Nair's "Monsoon" Roars at Venice

Director's Monsoon Wedding scores Golden Lion at 58th annual Venice Film Festival

By Josh Grossberg Sep 10, 2001 9:00 PMTags
A monsoon stormed through Venice this weekend.

The 58th Venice International Film Festival wrapped Saturday with Mira Nair's Monsoon Wedding winning the coveted Golden Lion for best film.

Nair, the 44-year-old director of such thought-provoking movies as Mississippi Masala and Kamasutra: A Tale of Love, became the first woman to snag the top prize in the festival's 58-year history.

Monsoon, her tale of a young Indian bride who struggles to come to terms with her arranged marriage, also marked the first time India was honored with the accolade as well-- a big surprise given the movie was not even picked by critics to win.

"I am very pleased for India. We have a very powerful cinema industry, but it is only really known to half the world," Nair told reporters following her victory. "Now it is known to the other half as well. This award gives India great pride and great honor."

As for her breaking the gender barrier, Nair, a New Delhi native, said, "I am not one to hold a flag. If we win and we happen to be women, then wonderful."

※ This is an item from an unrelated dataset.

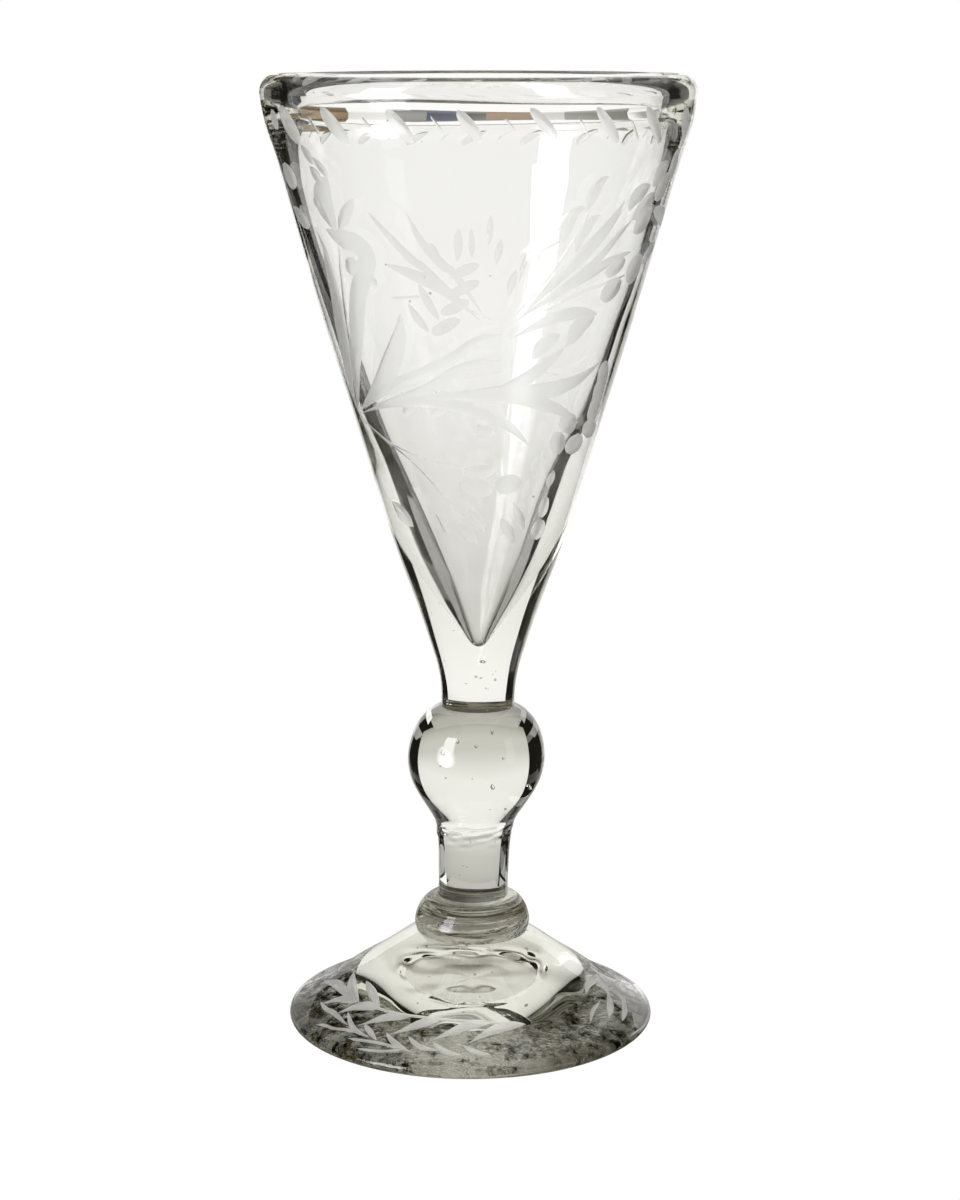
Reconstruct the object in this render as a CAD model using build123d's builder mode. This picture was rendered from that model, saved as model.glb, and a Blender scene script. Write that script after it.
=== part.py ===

The other big winner was Austrian director Ulrich Seidl who won the Grand Jury Prize for Hundstage, his story about love and sexual longing.

"Getting an award is one thing, but getting one in Venice is another--it's a great honor," Seidl told a packed house at Venice's Sala Grande Theater.

French director Laurent Cantet's The Use of Time won the second Golden Lion award for the newly created competition category, Cinema of the Present. Best Director went to Iranian filmmaker Babak Payami for The Secret Ballot, his tale of a voting box that magically falls out of the sky on election day in Iran.

Famed Mexican director Alfonso Cuaron picked up the Best Screenplay trophy for Y tu Mama Tambien (And Your Mother Too), a comedic film about two boys who plan a road trip to an imaginary beach in order to seduce an older Spanish woman. Both young stars, Gael Garcia Bernal and Diego Luna, shared the Marcello Mastroianni Award for best young actor/actress.

The lead acting honors went to Italian thesps Sandra Ceccarelli and Luigi lo Cascio, the costars of director Giuseppe Piccioni's Light of my Eyes.

Slovenian director Jan Cvitkovic took home a special Lion for his debut feature, Kruh in Mlkeo.

On Friday, legendary French New Wave director Eric Rohmer was honored with a lifetime achievement award for a career spanning more than 40 years. His work features such pioneering films as 1969's My Night at Maud's, for which the 81-year-old filmmaker was nominated for a Best Screenplay Oscar, and 1970's Love in the Afternoon.

This year's gathering on the Lido fell short on star power its final few days--it seemed Johnny Depp was the last celeb staying through to the end--but still packed a punch.

Among the Tinseltown types going gondola this year were Nicole Kidman, Denzel Washington, Charlize Theron, Paul McCartney and Haley Joel Osment, who came in place of Steven Spielberg, who had to bow out from appearing this year's fest to attend his 13-year-old son's bar mitzvah.